Joe Biden grief may dash hopes of presidency

US vice-president, Joe Biden, has said he is overwhelmed by his son’s death and unconvinced he could commit to being president, in an emotional interview that cast a deep pall over his deliberations about the 2016 presidential race.

Biden said he’d be lying if he said he knew he was prepared to run, following Beau Biden’s death in May, from brain cancer.
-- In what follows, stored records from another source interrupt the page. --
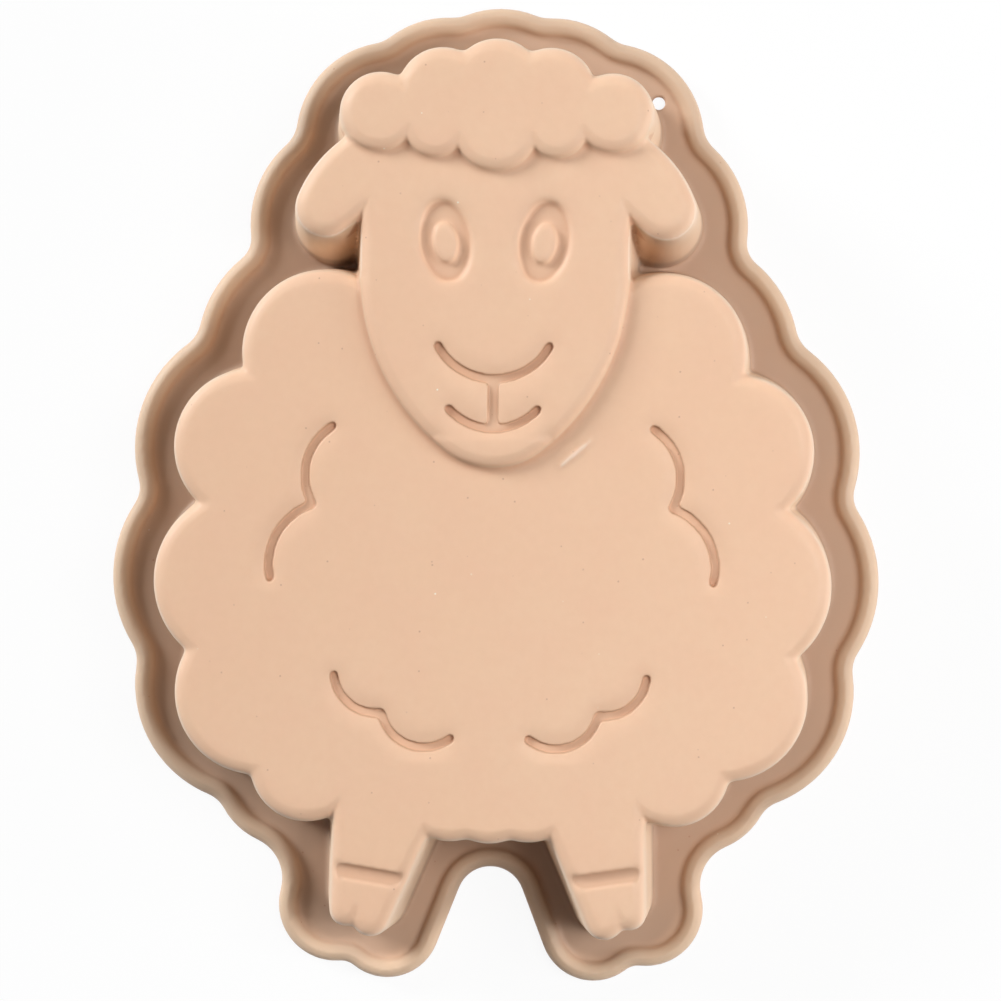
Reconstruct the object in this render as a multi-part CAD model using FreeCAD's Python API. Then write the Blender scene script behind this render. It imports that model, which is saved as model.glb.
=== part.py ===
import FreeCAD, Part
import math
import os

# Lamb cake mould: one silicone moulding over a steel wire that stiffens its rim.
# It lies on its rim with the lamb up: +Z out of the lamb, +Y to its head, z = 0 under the rim.

# Whole mould, in millimetres and degrees
mould_width = 210.0
mould_length = 266.0
flange_thickness = 2.0
wall = 1.8
draft_deg = 6.2
top_round = 3.0
core_round = 0.5
round_steps = 2
overrun = 1.0

# Heights above the resting plane
wool_height = 34.5
face_rise = 3.0
hair_rise = 2.5

# Rim bead, the wire in it and the hole to hang the mould by
bead_width = 5.2
bead_height = 5.0
bead_round = 2.4
bead_steps = 2
wire_diameter = 2.5
wire_sides = 8
wire_bends = 110
hole_diameter = 3.6

# Engraved lines
line_width = 2.1
line_depth = 1.5
stem_width = 2.7

# Crease across each leg above the hoof: steep upper side, floor, and a soft lower side
crease_depth = 1.3
crease_steep_width = 0.6
crease_floor_width = 2.0
crease_soft_width = 1.6

# Raised nib beside the chin, on the lamb's left cheek only
nib_width = 1.4
nib_end_width = 0.6
nib_height = 0.6
nib_slope_width = 0.25

# Eyes: a hollow oval with a raised pupil in it
eye_depth = 1.7
eye_half_length = 11.2
eye_half_width = 7.1
eye_end_radius = 5.3
eye_slope_width = 1.0
eye_lean_deg = 9.0
pupil_half_length = 5.6
pupil_half_width = 3.6
pupil_end_radius = 2.7
pupil_slope_width = 0.8
pupil_sink = 0.2
pupil_wall_share = 0.5

# Egg of the face
face_half_width = 38.7
chin_radius = 23.8

# Places are shares of half the width (x and radii) and of half the length (y).
half_width = mould_width / 2
half_length = mould_length / 2

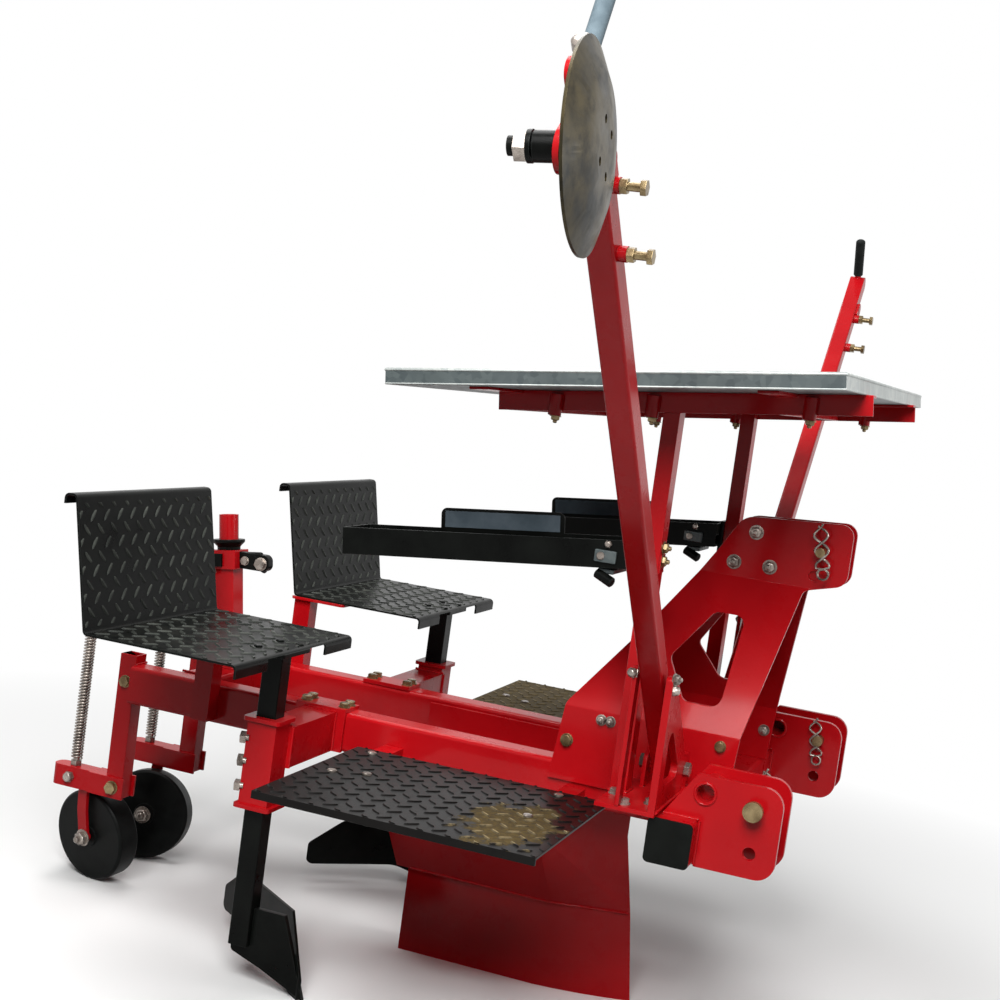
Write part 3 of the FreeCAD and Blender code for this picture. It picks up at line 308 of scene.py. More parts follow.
def moulded(name, light, deep, rough, grain):
    """Moulded polypropylene or rubber.

    The eye gets one even colour with a moulded grain, drawn coarser than the real half
    millimetre so that it shows.
    """
    material, place = new_material(name)
    cloud = add_node(material, "TexNoise", {}, {
        "Vector": place, "Scale": per_mm(30.0), "Detail": 4.0})
    drift = add_node(material, "MapRange", {}, {0: cloud, 1: 0.3, 2: 0.7})
    colour = add_node(material, "Mix", {"data_type": "RGBA"}, {
        0: drift, 6: srgb(light), 7: srgb(deep)})
    fine = add_node(material, "TexNoise", {}, {
        "Vector": place, "Scale": per_mm(grain), "Detail": 2.0})
    bump = add_node(material, "Bump", {}, {
        "Strength": 0.3, "Distance": 0.0004, "Height": fine})
    shine = add_node(material, "MapRange", {}, {0: drift, 3: rough, 4: rough + 0.12})
    shader = add_node(material, "BsdfPrincipled", {}, {
        "Base Color": colour.outputs[2], "Roughness": shine, "Normal": bump, "IOR": 1.5,
        "Specular IOR Level": 0.08})
    return close_material(material, shader)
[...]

With a candour seen rarely in politics, he recalled becoming emotional during a recent visit to a Colorado military base, when a well-wisher yelled out the name of his son and referenced his decorated military service in Iraq. “All of a sudden, I lost it,” Biden said. “How could you — that’s not — I shouldn’t be saying this: You can’t do that.”

Joe Biden grief may dash hopes of presidency

Beau Biden

Biden’s much-anticipated appearance on The Late Show with Stephen Colbert was expected to be light, but veered into raw and personal territory. He said White House hopefuls must promise voters they can commit their heart, soul, energy and passion, and said, “I’d be lying if I said that I knew I was there. Nobody has a right, in my view, to seek that office unless they’re willing to give it 110% of who they are. And I am, as I said, I’m optimistic, I’m positive about where we’re going, but I find myself — you understand it — sometimes it just overwhelms you.”
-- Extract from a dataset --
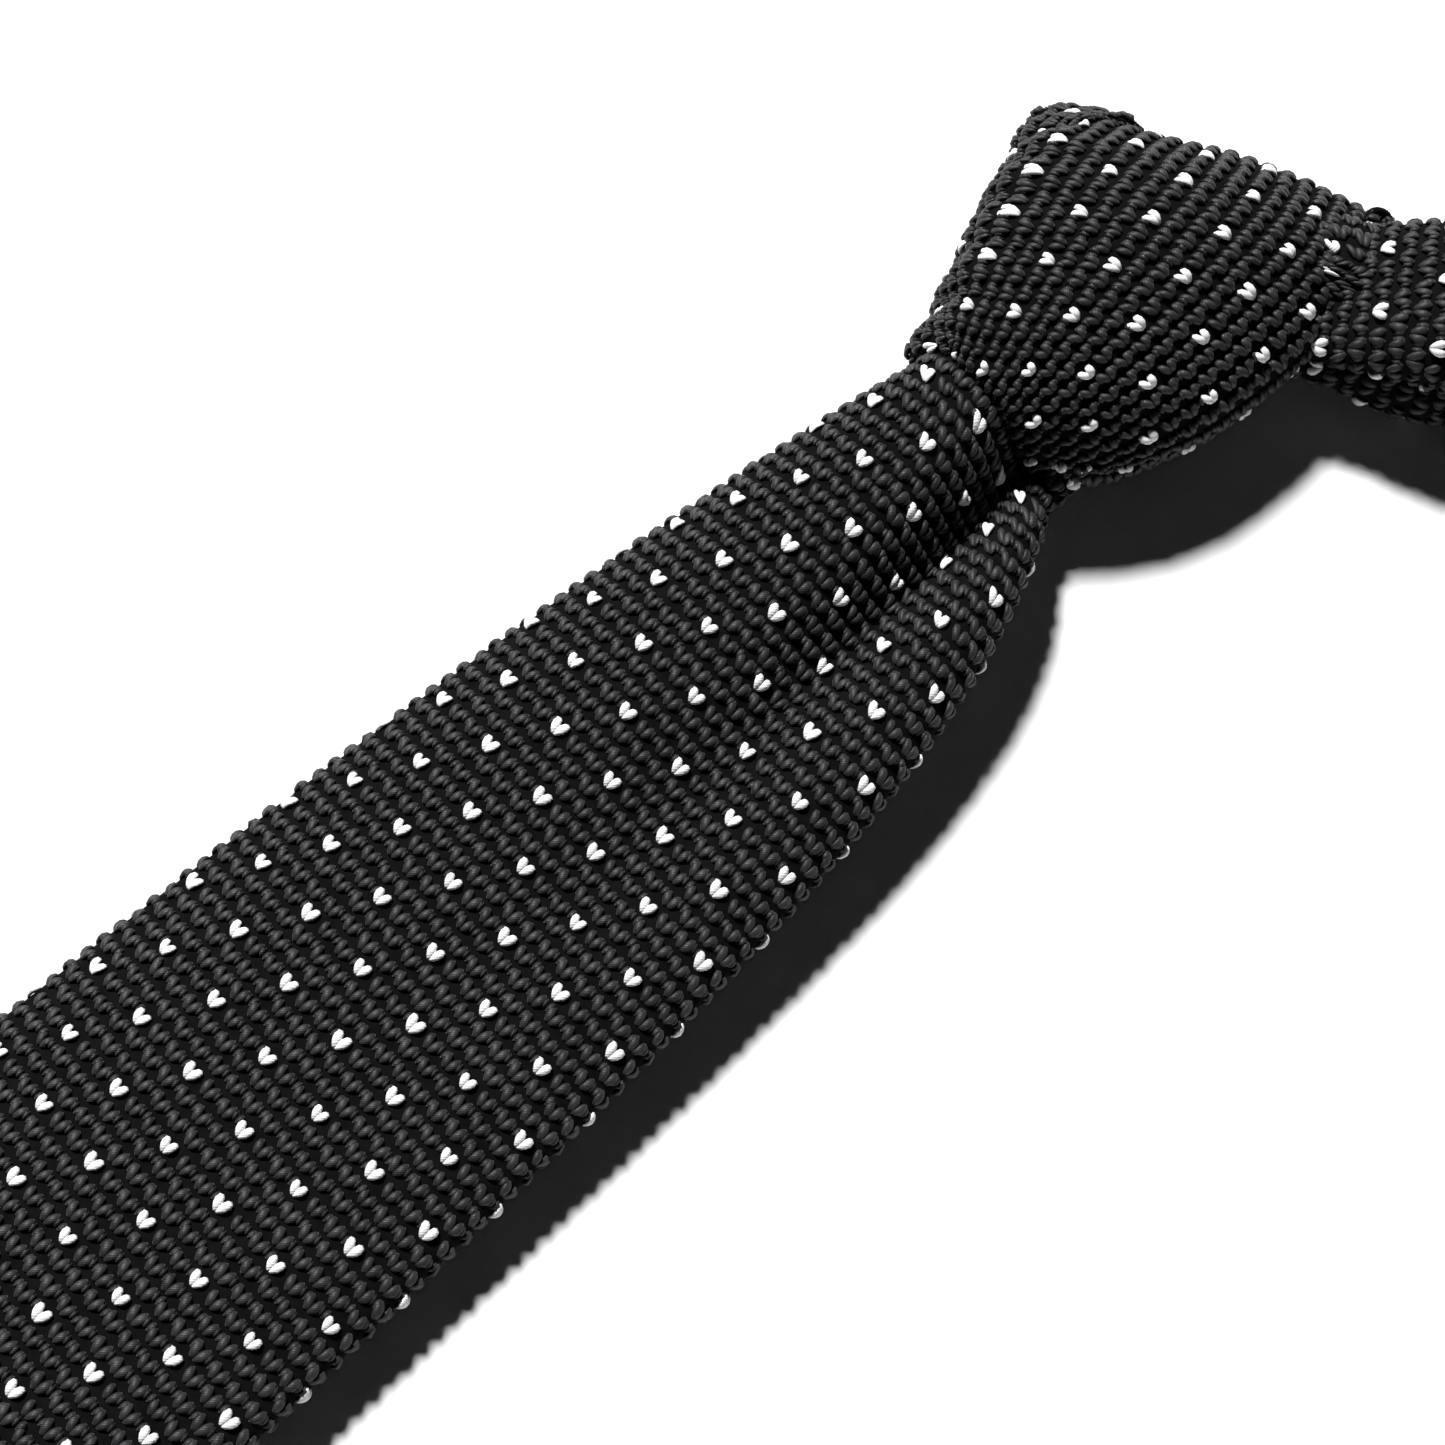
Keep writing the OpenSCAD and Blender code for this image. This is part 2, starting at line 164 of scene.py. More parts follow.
class Cloth:
    """A flat knitted tube along a path, with its folded edges. s runs along it and v round it, in
    millimetres of fabric. v is 0 at the middle of the front, or at the front's right edge, and the ring
    of points at each station is cut at the middle of the back, where the seam is. half, curl and power
    are pairs: the half width, how far the edge turns down, and how late, on the left and the right."""

    SPAN = 30  # points across each half

    def __init__(self, path, across, half, curl, power, thick, dent=None, anchor="middle", step=1.2):
        length = np.concatenate([[0], np.cumsum(np.linalg.norm(np.diff(path, axis=0), axis=1))])
        count = max(4, int(round(length[-1] / step)) + 1)
        self.s = np.linspace(0, length[-1], count)
        self.ds = self.s[1]

        def spread(values, columns=1):
            a = np.broadcast_to(np.asarray(values, float).reshape(-1, columns), (len(length), columns))
            return np.stack([np.interp(self.s, length, a[:, c]) for c in range(columns)], 1)

        path = spread(path, 3)
        w = unit(spread(across, 3))
        up = unit(np.cross(unit(np.gradient(path, axis=0)), w))
        half, curl, power = ([spread(side) for side in pair] for pair in (half, curl, power))
        ht = spread(thick)
        self.rings, front = self.ring_points(path, w, up, half, curl, power, ht, dent)
        steps = np.linalg.norm(np.diff(self.rings, axis=1), axis=2)
        v = np.concatenate([np.zeros((count, 1)), np.cumsum(steps, 1)], 1)
        self.v = v - v[:, [front + (2 if anchor == "right" else 1) * self.SPAN]]
        self.front = (self.v[:, front], self.v[:, front + 2 * self.SPAN])
        self.make_grid()

    def ring_points(self, path, w, up, half, curl, power, ht, dent):
        """The closed rings, from the middle of the back round the left edge, the front and the right."""
        n = self.SPAN
        tau = np.linspace(-1, 1, 2 * n + 1)
        turn = np.where(tau < 0, curl[0] * np.abs(tau) ** power[0], -curl[1] * np.abs(tau) ** power[1])
        run = np.where(tau[1:] <= 0, half[0], half[1]) / (2 * n)
        zero = np.zeros((len(path), 1))
        x, z = (
            np.concatenate([zero, np.cumsum((f[:, 1:] + f[:, :-1]) * run, 1)], 1)
            for f in (np.cos(turn), np.sin(turn))
        )
        x -= x[:, [n]]
        z -= z[:, [n]]
        if dent is not None:
            z = z + dent(self.s[:, None], x)
        angle = np.arctan2(np.gradient(z, axis=1), np.gradient(x, axis=1))
        nx, nz = -np.sin(angle) * ht, np.cos(angle) * ht
        phi = np.radians(np.linspace(90, -90, 9))[None, 1:-1]

        def edge(i, side, phi):
            tx, tz = np.cos(angle[:, [i]]) * side * ht, np.sin(angle[:, [i]]) * side * ht
            ex = x[:, [i]] + np.cos(phi) * tx + np.sin(phi) * nx[:, [i]]
            ez = z[:, [i]] + np.cos(phi) * tz + np.sin(phi) * nz[:, [i]]
            return ex, ez

        lx, lz = edge(0, -1, phi[:, ::-1])
        rx, rz = edge(2 * n, 1, phi)
        ring_x = np.concatenate([(x - nx)[:, n::-1], lx, x + nx, rx, (x - nx)[:, : n - 1 : -1]], 1)
        ring_z = np.concatenate([(z - nz)[:, n::-1], lz, z + nz, rz, (z - nz)[:, : n - 1 : -1]], 1)
        rings = path[:, None] + w[:, None] * ring_x[..., None] + up[:, None] * ring_z[..., None]
        return rings, n + 1 + phi.shape[1]

    def make_grid(self):
        """Points and normals at an even spacing of v, to set stitches by."""
        lap = 7  # points carried past the cut, so that stitches can lie across it
        girth = self.v[:, -1:] - self.v[:, :1]
        v = np.concatenate([self.v[:, -1 - lap : -1] - girth, self.v, self.v[:, 1 : 1 + lap] + girth], 1)
        rings = np.concatenate([self.rings[:, -1 - lap : -1], self.rings, self.rings[:, 1 : 1 + lap]], 1)
        self.dv, self.v0 = 0.55, v.min()
        even = np.arange(self.v0, v.max() + self.dv, self.dv)
        self.grid = np.stack(
            [
                [np.interp(even, row, ring[:, c], left=np.nan, right=np.nan) for c in range(3)]
                for row, ring in zip(v, rings)
            ]
        ).transpose(0, 2, 1)
        self.normals = unit(np.cross(np.gradient(self.grid, axis=0), np.gradient(self.grid, axis=1)))

    def sample(self, s, v):
        """Points and outward normals at places s, v on the fabric, NaN far past the ring's cut."""
        a = np.clip(s / self.ds, 0, len(self.s) - 1.001)
        b = (v - self.v0) / self.dv
        last = self.grid.shape[1] - 1.001
        outside = (b < 0) | (b > last)
        b = np.clip(b, 0, last)
        i, j = a.astype(int), b.astype(int)
        a, b = (a - i)[..., None], (b - j)[..., None]
        out = []
        for g in (self.grid, self.normals):
            near = g[i, j] * (1 - b) + g[i, j + 1] * b
            far = g[i + 1, j] * (1 - b) + g[i + 1, j + 1] * b
            p = near * (1 - a) + far * a
            p[outside] = np.nan
            out.append(p)
        return out[0], unit(out[1])

    def base(self, name, material, s0=0.0, s1=None):
        """The closed body of the fabric between two places along it."""
        i0 = int(round(s0 / self.ds))
        i1 = len(self.s) - 1 if s1 is None else int(round(s1 / self.ds))
        rings = self.rings[i0 : i1 + 1, :-1]
        n, m = rings.shape[:2]
        i, k = np.meshgrid(np.arange(n - 1), np.arange(m), indexing="ij")
        rows = np.stack([i, i + 1, i + 1, i], -1)
        cols = np.stack([k, k, k + 1, k + 1], -1)
        r = np.arange(m)
        after = (r + 1) % m
        first = np.stack([np.full(m, n * m), r, after], -1)
        last = np.stack([np.full(m, n * m + 1), (n - 1) * m + after, (n - 1) * m + r], -1)
        points = np.concatenate([rings.reshape(-1, 3), rings[[0, -1]].mean(1)])
        loops = np.concatenate([(rows * m + cols % m).ravel(), first.ravel(), last.ravel()])
        sizes = np.concatenate([np.full(rows[..., 0].size, 4), np.full(2 * m, 3)])
        uv = np.stack([self.v[i0 + rows, cols], self.s[i0 + rows]], -1).reshape(-1, 2)
        uv = np.concatenate([uv, np.zeros((6 * m, 2))])
        return new_mesh(name, points, loops, sizes, material, uv)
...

Biden had previously doubted that he and his family had the emotional energy to run. Still, his blunt description of his frailty marked the strongest indication yet that he may be leaning against running for the Democratic nomination.

Since his son’s death, Biden has peppered his speeches with references to Beau and the impressive resume he developed in his 46 years. Yet Biden went further in the interview, describing in detail conversations he had with Beau in the months before his death at a military hospital.
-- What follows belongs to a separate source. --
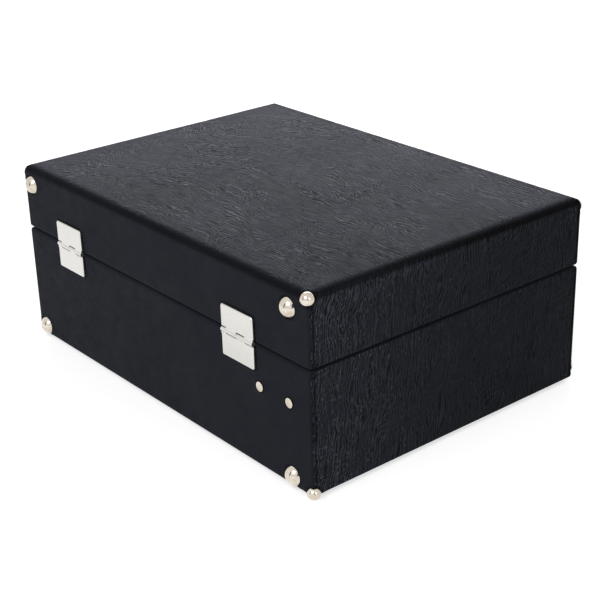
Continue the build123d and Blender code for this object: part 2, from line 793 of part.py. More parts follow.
# Handle: brackets, pins, strap clips with lugs, and the leather grip
pivot_y = front - handle_pivot_rise
ear_inner = lug_width / 2 + ear_slack
grip_top = handle_pivot_height - grip_start
for name, side in (("left", -1), ("right", 1)):
    middle = side * handle_span / 2
    pivot_plane = Plane(origin=(middle, pivot_y, handle_pivot_height), z_dir=(1, 0, 0))
    with BuildPart() as bracket:
        with Locations((middle, front, handle_pivot_height)):
            Box(bracket_width, bracket_plate, bracket_height, align=(Align.CENTER, Align.MAX, Align.CENTER))
        chamfer(bracket.edges().filter_by(Axis.Y), plate_corner)
        for step in (-1, 1):
            ear_x = middle + step * (ear_inner + ear_plate / 2)
            ear_plane = Plane(origin=(ear_x, pivot_y, handle_pivot_height), x_dir=(0, -1, 0), z_dir=(1, 0, 0))
            with BuildSketch(ear_plane):
                Circle(ear_radius)
                Rectangle(handle_pivot_rise - bracket_plate, 2 * ear_radius, align=(Align.MAX, Align.CENTER))
            extrude(amount=ear_plate / 2, both=True)
        with Locations(*front_planes(bracket_rivet_places)):
            Box(tack_shank + 2 * fit, tack_shank + 2 * fit, 4 * bracket_plate, mode=Mode.SUBTRACT)
        with Locations(pivot_plane):
            Cylinder(handle_pin_radius + fit, 2 * bracket_width, mode=Mode.SUBTRACT)
    save(bracket.part, f"{name}_handle_bracket")

    with BuildPart() as handle_pin:
        with Locations(pivot_plane):
            Cylinder(handle_pin_radius, 2 * (ear_inner + ear_plate))
        for step in (-1, 1):
            with BuildSketch(pivot_plane.offset(step * (ear_inner + ear_plate))):
                RegularPolygon(handle_pin_head, 6)
            extrude(amount=step * handle_pin_head_height)
    save(handle_pin.part, f"{name}_handle_pin")

    with BuildPart() as clip:
        with Locations((middle, pivot_y, grip_top + clip_cap)):
            Box(
                strap_thickness + 2 * clip_wall,
                strap_width + 2 * clip_wall,
                clip_length,
                align=HIGH,
            )
        chamfer(clip.faces().sort_by(Axis.Z)[-1].edges(), clip_wall)
        with Locations((middle, pivot_y, grip_top)):
            Box(strap_thickness, strap_width, clip_length, align=HIGH, mode=Mode.SUBTRACT)
        with BuildSketch(Plane(origin=pivot_plane.origin, x_dir=(0, -1, 0), z_dir=(1, 0, 0))):
            Circle(lug_radius)
            Rectangle(2 * lug_radius, grip_start - clip_cap / 2, align=(Align.CENTER, Align.MIN))
            Circle(handle_pin_radius + fit, mode=Mode.SUBTRACT)
        extrude(amount=lug_width / 2, both=True)
    save(clip.part, f"{name}_handle_ferrule")

grip_line = Plane(origin=(0, pivot_y, handle_pivot_height), x_dir=(1, 0, 0), z_dir=(0, -1, 0))
with BuildPart() as handle_grip:
    with BuildLine(grip_line) as path:
        FilletPolyline(
            (-handle_span / 2, -grip_start),
            (-handle_span / 2, -handle_drop),
            (handle_span / 2, -handle_drop),
            (handle_span / 2, -grip_start),
            radius=handle_bend,
        )
    with BuildSketch(Plane(origin=path.line @ 0, x_dir=(1, 0, 0), z_dir=path.line % 0)):
        Rectangle(strap_thickness, strap_width)
    sweep()
    with Locations(Plane(origin=(0, pivot_y, handle_pivot_height - handle_drop), z_dir=(1, 0, 0))):
        Cylinder(roll_radius, roll_length)
save(handle_grip.part, "handle_grip")
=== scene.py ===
import json
import math

import bmesh
import bpy
import numpy as np
from mathutils import Matrix, Vector
from mathutils.bvhtree import BVHTree

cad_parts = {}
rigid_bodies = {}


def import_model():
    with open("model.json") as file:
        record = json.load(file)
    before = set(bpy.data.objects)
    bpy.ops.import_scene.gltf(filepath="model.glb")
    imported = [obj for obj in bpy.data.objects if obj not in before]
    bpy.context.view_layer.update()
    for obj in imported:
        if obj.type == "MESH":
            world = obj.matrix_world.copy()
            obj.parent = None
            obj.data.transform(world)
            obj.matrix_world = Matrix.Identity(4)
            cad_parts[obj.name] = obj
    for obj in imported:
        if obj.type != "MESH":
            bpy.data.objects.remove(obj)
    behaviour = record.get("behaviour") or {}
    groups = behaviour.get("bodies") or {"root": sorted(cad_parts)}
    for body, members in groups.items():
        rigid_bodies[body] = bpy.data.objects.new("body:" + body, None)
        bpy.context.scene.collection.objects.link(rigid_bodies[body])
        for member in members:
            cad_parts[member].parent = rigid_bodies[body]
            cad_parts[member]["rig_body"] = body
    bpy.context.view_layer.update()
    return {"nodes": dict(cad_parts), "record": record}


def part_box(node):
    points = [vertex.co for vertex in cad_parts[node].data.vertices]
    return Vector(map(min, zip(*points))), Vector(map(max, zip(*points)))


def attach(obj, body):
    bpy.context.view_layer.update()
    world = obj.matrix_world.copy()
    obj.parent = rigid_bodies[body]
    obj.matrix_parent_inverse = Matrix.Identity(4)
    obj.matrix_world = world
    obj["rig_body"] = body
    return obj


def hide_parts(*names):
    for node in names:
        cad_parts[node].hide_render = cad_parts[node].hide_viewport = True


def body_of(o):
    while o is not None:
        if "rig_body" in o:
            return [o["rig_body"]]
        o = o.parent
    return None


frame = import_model()
nodes = frame["nodes"]

MM = 0.001

# Sizes read from the frame
lid_low, lid_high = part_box("lid_cover")
base_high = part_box("base_cover")[1]
half_x = lid_high.x
half_y = lid_high.y
top_level = lid_high.z
lid_rim = lid_low.z
base_rim = base_high.z
wall_in = half_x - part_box("base_lining")[1].x

# Leather form: roundings, mesh step and the pair of seams beside each upright corner
top_edge = 8.0 * MM
rim_edge = 3.0 * MM
bottom_edge = 2.0 * MM
corner_edge = 2.5 * MM
leather_step = 1.25 * MM
corner_steps = 4
seam_places = (1.9 * MM, 3.6 * MM)
seam_width = 0.42 * MM
seam_depth = 0.75 * MM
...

“He said, ‘Dad, sit down, I want to talk to you.’ He said, ‘Dad, I know how much you love me,’” Biden recalled. “Promise me you’ll be all right, because, no matter what happens, I’m going to be all right.”

If Biden seemed unusually willing to bare his soul, it may have been due to his host. When Colbert was a child, he lost his father and two brothers in a plane crash. Biden invoked Colbert’s losses to make a point about how “there are so many other people going through this. I feel self-conscious talking about it,” Biden said, looking down solemnly.

Decades ago, at the start of his political career, Biden lost his wife and infant daughter in a car crash that also injured Beau and his other son, Hunter. Asked by Colbert how he perseveres, Biden cited his Catholic faith and his determination to keep moving.

“I feel like I was letting down Beau, letting down my parents, letting down my family, if I didn’t just get up,” Biden said. “You’ve just got to get up.”